Are Small Modular Reactors the Future of Clean, Scalable Energy?

Concerns about climate change, rising electricity demand, unstable fuel supplies due to geopolitical tensions, and the increasing energy consumption of data centres needed to support artificial intelligence (AI) are all fueling a renewed interest in nuclear energy.

Nuclear power is making a strong comeback. This time, it’s here to stay. Nuclear power is becoming more appealing as a reliable, continuous, and carbon-free energy source.

Thanks to technological advancements and innovations, nuclear power generation has become safer. Unlike intermittent renewable sources like solar and wind, nuclear energy provides a steady, 24/7 power supply, further boosting its appeal in today’s rapidly evolving energy landscape.

The Information Technology and Innovation Foundation (ITIF), one of the world’s leading science and technology policy think tanks, sees small modular reactors (SMRs) as the future of nuclear power. Unlike traditional large-scale reactors, which struggle to scale or compete on cost with other energy sources, SMRs offer a flexible, scalable, and potentially cost-effective way to generate clean, reliable power.

While the United States currently leads in SMR research and deployment, global competition is heating up, with China, Russia, South Korea, and several European companies rapidly advancing their own technologies.

Small modular reactors

As the name suggests, small modular reactors (SMRs) are significantly smaller than traditional nuclear power plants. They are designed to produce electricity on a smaller scale, typically between 1 and 300 megawatt-electric (MWe), compared to conventional large-scale reactors, which usually exceed 700 MWe.

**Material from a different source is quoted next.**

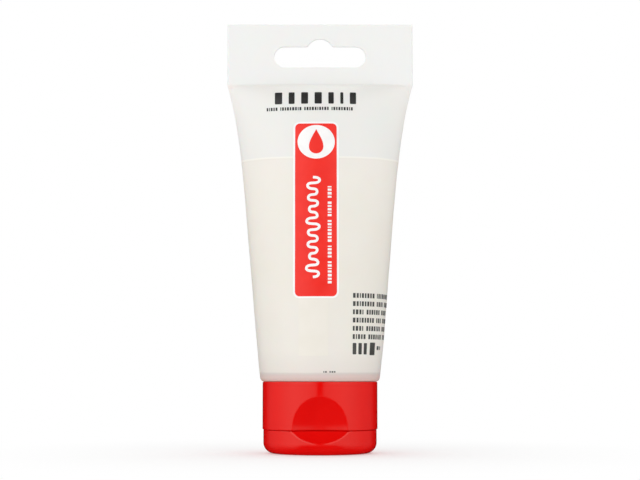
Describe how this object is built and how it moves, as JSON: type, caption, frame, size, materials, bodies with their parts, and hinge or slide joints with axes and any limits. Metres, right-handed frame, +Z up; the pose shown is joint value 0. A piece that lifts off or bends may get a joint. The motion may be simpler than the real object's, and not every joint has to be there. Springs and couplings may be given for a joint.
{
  "type": "paint tube",
  "caption": "Soft squeeze tube of paint with a flat sealed tail and hang slot, standing on a screw-on cap whose flip-top lid closes the spout.",
  "frame": {"origin": "on the surface that the tube stands on, under the middle of the cap", "axes": "+Z up the tube from the cap to the sealed tail, +X along the tail to the viewer's right, and the printed front faces -Y, with the lid's hinge at the back"},
  "size_m": [0.0628, 0.04, 0.1444],
  "materials": {
    "sleeve_film": "satin white polyethylene film, slightly translucent",
    "head_plastic": "natural translucent polyethylene, moulded",
    "paint": "buff water-based paint",
    "liner_foam": "white expanded polyethylene",
    "cap_plastic": "red polypropylene, moulded, semi-gloss"
  },
  "bodies": {
    "tube": {"tube_sleeve": "sleeve_film", "tube_head": "head_plastic", "paint_fill": "paint"},
    "liner": {"cap_liner": "liner_foam"},
    "cap": {"cap_base": "cap_plastic"},
    "hinge_web": {"hinge_film_left": "cap_plastic", "hinge_film_right": "cap_plastic"},
    "strap": {"snap_strap": "cap_plastic"},
    "lid": {"cap_lid": "cap_plastic"}
  },
  "joints": [
    {"name": "cap_lift", "type": "slide", "parent": "tube", "child": "liner", "axis": [0, 0, -1], "range_m": [0, 0.0091]},
    {"name": "cap_turn", "type": "hinge", "parent": "liner", "child": "cap", "pos_m": [0, 0, 0.0113], "axis": [0, 0, -1], "range_deg": [0, 1080]},
    {"name": "lid_flip", "type": "hinge", "parent": "cap", "child": "lid", "pos_m": [0, 0.0175, 0.00785], "axis": [1, 0, 0], "range_deg": [0, 120]},
    {"name": "film_bend", "type": "hinge", "parent": "cap", "child": "hinge_web", "pos_m": [0, 0.0175, 0.00785], "axis": [1, 0, 0], "range_deg": [0, 60.5]},
    {"name": "strap_shift", "type": "slide", "parent": "hinge_web", "child": "strap", "axis": [0, 1, 0], "range_m": [0, 0.00262]}
  ],
  "couplings": [
    {"joint": "cap_lift", "follows": "cap_turn", "m_per_rad": 0.00047746},
    {"joint": "film_bend", "follows": "lid_flip", "ratio": 0.5},
    {"joint": "strap_shift", "follows": "lid_flip", "m_per_rad": 0.0012414}
  ]
}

Unlike traditional plants that require extensive on-site construction, SMRs are built in factories and then transported to their installation sites, making them more flexible and cost-efficient.

SMRs have a wide range of potential applications, including supplying electricity for residential and industrial use, powering remote communities or areas with limited grid access, supporting industrial processes like desalination and hydrogen production, providing district heating, and meeting the massive energy demands of AI data centres.

The United States currently operates the world’s largest fleet of nuclear reactors, but many of them are aging and nearing the end of their lifespans. The average age of U.S. reactors is 42 years, and 22 commercial reactors are already in various stages of decommissioning.

According to the Nuclear Energy Institute (NEI), the country has 94 reactors supplying power to tens of millions of homes and communities. Nuclear energy accounts for 18.2% of total U.S. electricity generation, outpacing renewables like wind (10%), solar (5.6%), and hydro (5.5%).

Although the U.S. leads in operational nuclear capacity, other countries are quickly gaining ground. China, for example, operates 56 reactors and has 25 new small modular reactors (SMRs) under construction. France also has 56 operational reactors, with one more being built.

Russia operates 36 reactors and is constructing four additional ones. South Korea has 26 in operation and two under construction, while India operates 20 reactors with seven more on the way (Hunt, 2024).

In May 2025, President Donald Trump signed several executive orders to reassert U.S. leadership in nuclear energy. These orders—Reinvigorating the Nuclear Industrial Base, Reforming Nuclear Reactor Testing at the Department of Energy, and Ordering the Reform of the Nuclear Regulatory Commission—set ambitious goals to boost U.S. nuclear capacity from 100 gigawatts (GW) to 400 GW by 2050.

The Department of Energy (DOE) has been directed to work with the industry to achieve 5 GW in power uprates for existing reactors and to ensure that 10 new large reactors with finalised designs are under construction by 2030. The orders also include reforms to streamline licensing and construction processes, intending to complete them within 18 months (Trump sets, 2025).

The executive order, Reinvigorating the Nuclear Industrial Base, specifies that the purpose is to restore the US as the pioneer and leader in nuclear energy technology, including the global race to dominate artificial intelligence and achieve energy independence.

It also seeks to revive the country’s leadership in deploying nuclear reactors and strengthen its domestic uranium supplies and enrichment so it will not depend on foreign sources.

A widespread deployment of SMRs could substantially reduce carbon emissions from the electricity sector, paving the way for a cleaner and more sustainable energy future.

The 2022 study, “Small modular reactors enable the transition to a low-carbon power system across Canada,” examined how SMRs can be effectively used, using Canada as a case study. Findings show that SMRs could reduce greenhouse gas emissions by up to 71% compared to 2005 levels or 48% compared to 2018 levels by 2045. The analysis highlights the potential of SMRs in helping countries worldwide move toward cleaner energy.

Small modular reactors (SMRs) offer a promising solution to climate change and sustainable energy challenges. With continued research and development supported by governments, universities, and industry, we may be entering the beginning of the SMR era.